Both the HTTP bridge and the Strimzi Cluster Operator are affected.
The HTTP bridge needs the implementation and usage of the custom executor service together with the possibility to configure pool and queue sizes for it.
The Strimzi Cluster Operator changes are related to leveraging the new configuration parameters from within the KafkaBridge custom resource.
This proposal doesn't introduce any breaking changes in the HTTP bridge or the Strimzi Cluster Operator. Both configuration parameters are optional with well defined defaults if not explicitly set.
As already mentioned, it's possible to workaround the issue by setting the JVM system property java.util.concurrent.ForkJoinPool.common.parallelism when the CPU limits are not enough.
This option was rejected because it requires deeper Java knowledge and does not address the root problem, which is the default behavior of the ForkJoinPool.
Using the default ForkJoinPool is not the preferred approach. A custom executor service should have been used from the start.
The async calls could be done by using the Vert.x worker threads for blocking tasks but, of course, it would be a step back in the project's move towards using Vert.x as little as possible.
We already moved away from Vert.x worker threads to use CompletableFuture for this reason.
Virtual threads could be a future improvement, but they are not currently viable because the HTTP Bridge targets Java 17, while virtual threads require Java 21 or later.

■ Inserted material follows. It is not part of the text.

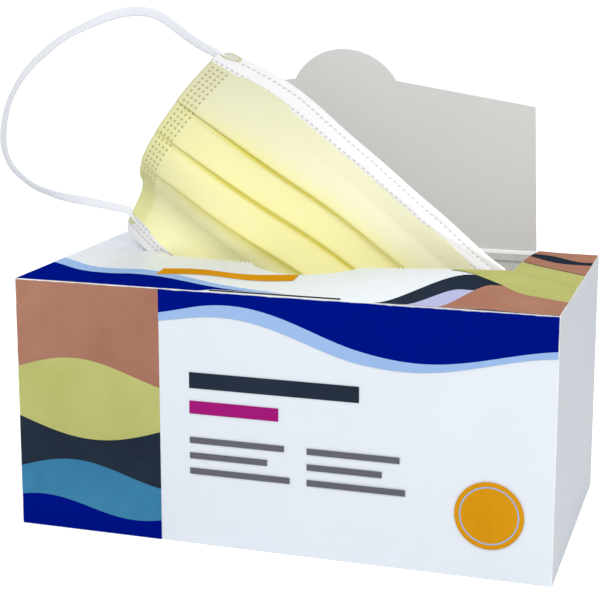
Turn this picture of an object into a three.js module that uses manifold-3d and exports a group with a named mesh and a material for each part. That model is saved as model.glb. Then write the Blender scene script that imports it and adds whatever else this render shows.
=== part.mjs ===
import * as THREE from 'three';
import { mergeVertices } from 'three/addons/utils/BufferGeometryUtils.js';
import Module from 'manifold-3d';

// A pleated surgical face mask that stands half out of the cardboard dispenser carton holding it.
// Millimetres, +Z up, front towards -Y, origin at the centre of the carton's base.

// Carton
const CARTON_W = 190;
const CARTON_D = 102;
const CARTON_H = 90;
const BOARD = 0.8;
const GLUE_STRIP_H = 3.6;

// Opening torn in the top panel: its depths are measured from the rear fold to the front lip
const OPENING_W = 144;
const LIP_END_DEPTH = 57.9;
const LIP_MIDDLE_DEPTH = 66.5;
const NOTCH_W = 39.4;
const NOTCH_DEPTH = 11.9;
const TORN_CORNER = 11;
const SLIT_W = 46;
const SLIT_GAP = 1.5;

// The top panel bows up where the opening weakens it: rows run from the left fold to the right fold,
// x as a share of half the carton's width, rise as a share of BOW_RISE
const BOW_RISE = 4.4;
const BOW = [
  { x: -1.00, rise: 0.00 },
  { x: -0.76, rise: 0.12 },
  { x: -0.60, rise: 0.60 },
  { x: 0.00, rise: 0.80 },
  { x: 0.60, rise: 1.00 },
  { x: 0.76, rise: 0.92 },
  { x: 1.00, rise: 0.00 },
];

// Lid: the torn flap, hinged on the rear top fold
const LID_LEAN = 12.5;
const LID_SIDE_GAP = 0.4;
const HINGE_GAP = 0.5;

// Mask, laid flat
const MASK_L = 175;
const MASK_H = 95;
const CLOTH = 1.2;
const BINDING_H = 8;
const BINDING_THICK = 1.6;
const PIECE_GAP = 0.3;
const UPPER_PANEL = 28;
const PLEAT_PITCH = 13;
const PLEAT_COUNT = 3;
const FOLD_RISE = 1.4;
const FOLD_OPEN = 1.8;
const WELD_W = 10;
const SHEET_STEPS = 30;
const LOWER_ROWS = 4;
const REAR_ROWS = 15;

// Where the mask stands: its upper left corner, the heading and droop of its long edge, its lean backward
const CORNER = new THREE.Vector3(-38, 5.3, 166.8);
const HEADING = -3.5;
const DROP = 33.5;
const LEAN_BACK = 20.8;

// How the cloth leans forward (degrees) down its height, at its left end and where it enters the carton;
// v as a share of MASK_H
const LEAN = [
  { v: 0.000, left: -39, right: 30 },
  { v: 0.147, left: -29, right: 47 },
  { v: 0.295, left: -6, right: 41 },
  { v: 0.432, left: 3, right: 15 },
  { v: 0.568, left: 43, right: -9 },
  { v: 0.695, left: 82, right: -27 },
  { v: 0.842, left: 29, right: -30 },
  { v: 1.000, left: 27, right: -30 },
];
const ENTRY = 135;

// Forms laid over that lean: the left end curls back, the top edge arches, the lower corner lifts,
// the top edge droops at the opening, and the hidden end turns back inside the carton
const CURL = 18.5;
const CURL_LENGTH = 40;
const CURL_ROWS = [
  { v: 0.000, curl: 0.00 },
  { v: 0.568, curl: 0.65 },
  { v: 1.000, curl: 1.00 },
];
const ARCH = 5.2;
const ARCH_AT = 32;
const ARCH_WIDTH = 26;
const LIFT = 1.4;
const LIFT_LENGTH = 22;
const LIFT_HEIGHT = 25;
const DROOP = 6;
const DROOP_AT = 122;
const DROOP_LENGTH = 12;
const DROOP_HEIGHT = 60;
const TURN_AT = 129;
const TURN_RADIUS = 20;
const TURN_ANGLE = 85;

// Ear loops: flat elastic, drawn as a round cord of its width
const ELASTIC = 3.4;
const LOOP_SIDES = 8;
const LOOP_STEPS = 34;
const LEFT_LOOP_ROUTE = [
  [-39.9, 3.0, 166.2], [-44.5, 2.1, 168.6], [-50.5, 0.9, 172.6], [-57.3, -0.9, 178.0], [-62.8, -1.7, 180.4],
  [-69.0, -2.0, 180.9], [-76.3, -2.1, 179.8], [-84.0, -1.9, 177.2], [-91.0, -1.5, 174.3], [-97.0, -1.1, 171.5],
  [-102.0, -0.7, 168.5], [-108.0, 0.1, 164.2], [-113.0, 0.9, 160.0], [-117.5, 1.8, 155.5], [-121.0, 2.7, 151.0],
  [-124.0, 3.7, 146.5], [-126.5, 4.8, 141.0], [-128.4, 6.2, 135.0], [-129.4, 7.6, 129.2], [-129.0, 8.8, 124.3],
  [-127.2, 9.9, 119.8], [-123.2, 11.4, 115.2], [-118.4, 12.4, 111.9], [-113.0, 13.1, 109.9], [-107.0, 13.8, 108.3],
  [-100.0, 14.4, 107.3], [-93.0, 15.0, 106.2], [-87.0, 15.6, 105.1], [-81.4, 16.7, 103.8],
];
const RIGHT_LOOP_ROUTE = [
  [78.0, 30.9, 64.9], [79.5, 36.5, 61.0], [81.5, 42.0, 54.0], [82.5, 47.4, 44.0], [81.5, 48.1, 32.0],
  [77.0, 48.1, 20.5], [68.0, 48.0, 10.0], [56.0, 47.0, 4.2], [42.0, 45.5, 2.95], [28.0, 43.5, 2.9],
  [15.0, 39.5, 2.9], [6.5, 32.5, 3.1], [7.0, 25.0, 4.0], [15.0, 20.8, 6.2], [27.0, 19.2, 8.8],
  [39.3, 19.5, 11.0],
];

const HALF_W = CARTON_W / 2;
const HALF_D = CARTON_D / 2;
const OPENING_HALF = OPENING_W / 2;

const { clamp, degToRad, lerp, smoothstep } = THREE.MathUtils;
const wasm = await Module();
wasm.setup();

const materials = {
  cloth: new THREE.MeshStandardMaterial({ color: 0xf3efb8, roughness: 0.9, metalness: 0 }),
  binding: new THREE.MeshStandardMaterial({ color: 0xf5f5ee, roughness: 0.9, metalness: 0 }),
  elastic: new THREE.MeshStandardMaterial({ color: 0xdadeea, roughness: 0.85, metalness: 0 }),
  printedBoard: new THREE.MeshStandardMaterial({ color: 0xe4e9f0, roughness: 0.45, metalness: 0 }),
  greyBoard: new THREE.MeshStandardMaterial({ color: 0xc9c9c8, roughness: 0.8, metalness: 0 }),
};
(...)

Moving to Java 21 is not currently possible because the HTTP Bridge must continue to support Java 17 for the time being. Virtual threads in Java 21 also have a known platform thread "pinning" issue. When a synchronized block is used, as it is in the HTTP bridge codebase, the virtual thread can become pinned and not release the underlying platform thread. This issue is resolved only in Java 25, which is another reason to reject this option.